DATA EXTRACT:
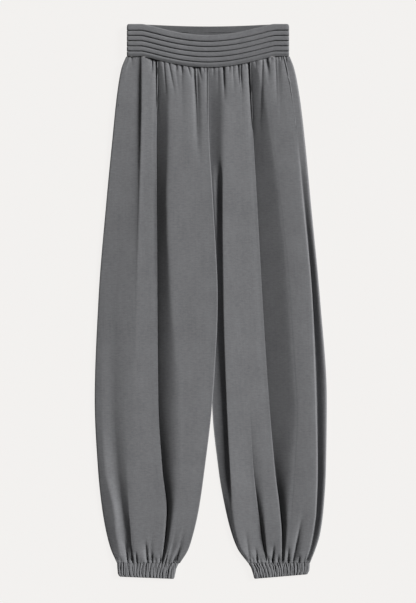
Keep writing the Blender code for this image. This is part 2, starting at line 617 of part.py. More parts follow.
def cuff_section(first, last):
    """A flat ring of cloth between two x values: its rippled outside and plain inside."""
    wall = CUFF_WALL
    middle = CUFF_LOFT / 2
    outside = [(first, middle), (first + 0.5, middle + 2.4), (first + 2.2, CUFF_LOFT - 0.9)]
    inside = [(first + wall, middle), (first + wall + 0.4, middle + 0.9), (first + wall + 1.2, CUFF_LOFT - wall)]
    top_columns = 2 * CUFF_GATHERS + 1
    for i in range(top_columns):
        sway = 0.35 * math.sin(2.3 * i) if 0 < i < top_columns - 1 else 0.0
        x = mix(first + 4.6, last - 4.6, (i + sway) / (top_columns - 1))
        groove = CUFF_RIPPLE if i % 2 else 0.0
        outside.append((x, CUFF_LOFT - groove))
        inside.append((x, CUFF_LOFT - wall))
    outside += [(last - 2.2, CUFF_LOFT - 0.9), (last - 0.5, middle + 2.4), (last, middle)]
    inside += [(last - wall - 1.2, CUFF_LOFT - wall), (last - wall - 0.4, middle + 0.9), (last - wall, middle)]
    outside += [(last - 0.5, middle - 2.4), (last - 2.2, 0.9)]
    inside += [(last - wall - 0.4, middle - 0.9), (last - wall - 1.2, wall)]
    under_columns = 2 * CUFF_UNDER_GATHERS + 1
    for i in range(under_columns):
        x = mix(last - 4.6, first + 4.6, i / (under_columns - 1))
        groove = CUFF_UNDER_RIPPLE if i % 2 else 0.0
        outside.append((x, groove))
        inside.append((x, wall))
    outside += [(first + 2.2, 0.9), (first + 0.5, middle - 2.4), (first, middle)]
    inside += [(first + wall + 1.2, wall), (first + wall + 0.4, middle - 0.9), (first + wall, middle)]
    return outside, inside


def cuff(name, table, tilt):
    """An elasticated cuff: a flattened ring whose hem may slope across the leg."""
    outside = []
    inside = []
    for row in table:
        at = dict(zip(CUFF_COLUMNS, row))
        first = min(at["outer"], at["inner"])
        last = max(at["outer"], at["inner"])
        slope = tilt * ease(table[0][0], table[-1][0], at["drop"])
        outer, inner = cuff_section(first, last)
        ys = [LENGTH / 2 - at["drop"] + slope * (x - first) for x, _ in outer]
        outside.append([(x, y, z) for (x, z), y in zip(outer, ys)])
        inside.append([(x, y, z) for (x, z), y in zip(inner, ys)])
    return cloth_wall(name, np.array(outside), np.array(inside), ring=True)


for old in list(bpy.data.objects):
    bpy.data.objects.remove(old, do_unlink=True)

band_front()
band_back()
leg_front("front_right_leg", right_front_section, 1)
leg_front("front_left_leg", left_front_section, 1)
leg_back("back_right_leg", 0, 1)
leg_back("back_left_leg", 2, 3)
cuff("cuff_right", RIGHT_CUFF, RIGHT_CUFF_TILT)
cuff("cuff_left", LEFT_CUFF, LEFT_CUFF_TILT)
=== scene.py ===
"""Gathered balloon trousers in heathered grey jersey, laid flat and seen from straight above.

Every piece of cloth is a thin closed wall along the same sections as its solid in the frame,
with finer folds, creases and gathers. Tables and helpers are in millimetres, and a piece is made
in metres. "Drop" is the distance down from the waist's top corners, and left and right are the
wearer's, so the right leg lies at -X.
"""

import math
import random

import bmesh
import bpy
import numpy as np
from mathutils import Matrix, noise


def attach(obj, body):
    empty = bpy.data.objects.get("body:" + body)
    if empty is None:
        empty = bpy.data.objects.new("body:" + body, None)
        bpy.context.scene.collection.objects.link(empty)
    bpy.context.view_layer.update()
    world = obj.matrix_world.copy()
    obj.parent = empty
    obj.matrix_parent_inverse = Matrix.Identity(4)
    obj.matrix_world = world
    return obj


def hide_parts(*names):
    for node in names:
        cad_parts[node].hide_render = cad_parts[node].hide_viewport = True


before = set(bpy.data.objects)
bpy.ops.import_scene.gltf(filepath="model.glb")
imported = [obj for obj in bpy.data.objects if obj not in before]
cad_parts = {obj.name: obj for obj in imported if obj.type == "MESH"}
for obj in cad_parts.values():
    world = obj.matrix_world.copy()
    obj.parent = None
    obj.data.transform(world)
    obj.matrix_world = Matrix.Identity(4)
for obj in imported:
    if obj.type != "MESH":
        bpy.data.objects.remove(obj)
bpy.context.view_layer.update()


# The front of the waistband: doubled jersey, sewn into six level ribs by five pin tucks. Its top
# edge is rolled over, it joins the back in the side folds, and it dips in its middle, so that
# the plain inside of the back shows above it.
MM = 0.001
LENGTH = 1030.0
BAND_DEPTH = 59.7
BAND_RIGHT_X = -155.4
BAND_LEFT_X = 145.2
BAND_LOFT = 10.5           # height at the sides
BAND_CROWN = 0.4           # and how much higher the middle stands
BAND_WALL = 2.0
BACK_WALL = 1.2
SEAM_GAP = 0.3
FOOT = BACK_WALL + SEAM_GAP    # height at which a front is sewn to its back
BAND_MIDDLE = (BAND_LEFT_X + BAND_RIGHT_X) / 2
BAND_HALF = (BAND_LEFT_X - BAND_RIGHT_X) / 2
FRONT_DIP = 20.6
DIP_REACH = 0.83
DIP_POWER = 1.3
TUCK_UNDER = 1.2           # how far cloth turns in under its side fold
CORNER_DEPTH = 6.0         # the band's rounded top corners
CORNER_INSET = 3.2
SIDE_REACH = 5.0
SIDE_CURL = 0.35
SIDE_SHARE = 0.55
TUCK_DROPS = (0.0, 11.7, 21.3, 30.9, 40.5, 50.1, BAND_DEPTH)
TUCK_RELIEF = 2.6
BAND_SPACING = 1.6         # between the columns of the mesh
BAND_ARCH_POINTS = 9
BAND_WANDER = 0.22         # unevenness of the ribs
LAST_RIB_FALL = 0.8        # how much flatter the last rib ends, where the legs are sewn on
# One rib, from the groove above it to the fold that hangs over the next groove: share of its
# depth, share of the relief, and whether a row belongs to a tuck's fold only
RIB = ((0.075, -0.50, True), (0.105, 0.0, True), (0.13, 0.38, True), (0.18, 0.70, True),
       (0.28, 0.90, False), (0.45, 1.00, False), (0.66, 1.04, False), (0.84, 1.02, False),
       (0.93, 0.90, False), (0.975, 0.68, False), (0.995, 0.40, False), (0.985, 0.05, True),
       (0.965, -0.40, True))
ROLLED_EDGE = ((0.0, 0.10), (0.25, 0.42), (0.8, 0.70), (1.8, 0.88))     # drop and relief
RING_JOIN = 0.00001        # how near, in metres, the two ends of a ring lie before they are joined


def mix(a, b, share):
    """What lies the given share of the way from a to b."""
    return a + (b - a) * share


def ease(low, high, value):
    """0 below low, 1 above high, and smooth between."""
    t = np.clip((value - low) / (high - low), 0.0, 1.0)
    return t * t * (3 - 2 * t)


def cut_to(sections, spacing):
    """How many steps each stretch between two control points gets, so that none is too coarse."""
    longest = np.linalg.norm(np.diff(np.array(sections), axis=1), axis=2).max(axis=0)
    return np.maximum(1, np.ceil(longest / spacing)).astype(int)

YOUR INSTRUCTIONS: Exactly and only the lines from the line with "band_back()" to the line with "obj.matrix_parent_inverse = Matrix.Identity(4)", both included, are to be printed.

EXERCISE OUTPUT:
band_back()
leg_front("front_right_leg", right_front_section, 1)
leg_front("front_left_leg", left_front_section, 1)
leg_back("back_right_leg", 0, 1)
leg_back("back_left_leg", 2, 3)
cuff("cuff_right", RIGHT_CUFF, RIGHT_CUFF_TILT)
cuff("cuff_left", LEFT_CUFF, LEFT_CUFF_TILT)
=== scene.py ===
"""Gathered balloon trousers in heathered grey jersey, laid flat and seen from straight above.

Every piece of cloth is a thin closed wall along the same sections as its solid in the frame,
with finer folds, creases and gathers. Tables and helpers are in millimetres, and a piece is made
in metres. "Drop" is the distance down from the waist's top corners, and left and right are the
wearer's, so the right leg lies at -X.
"""

import math
import random

import bmesh
import bpy
import numpy as np
from mathutils import Matrix, noise


def attach(obj, body):
    empty = bpy.data.objects.get("body:" + body)
    if empty is None:
        empty = bpy.data.objects.new("body:" + body, None)
        bpy.context.scene.collection.objects.link(empty)
    bpy.context.view_layer.update()
    world = obj.matrix_world.copy()
    obj.parent = empty
    obj.matrix_parent_inverse = Matrix.Identity(4)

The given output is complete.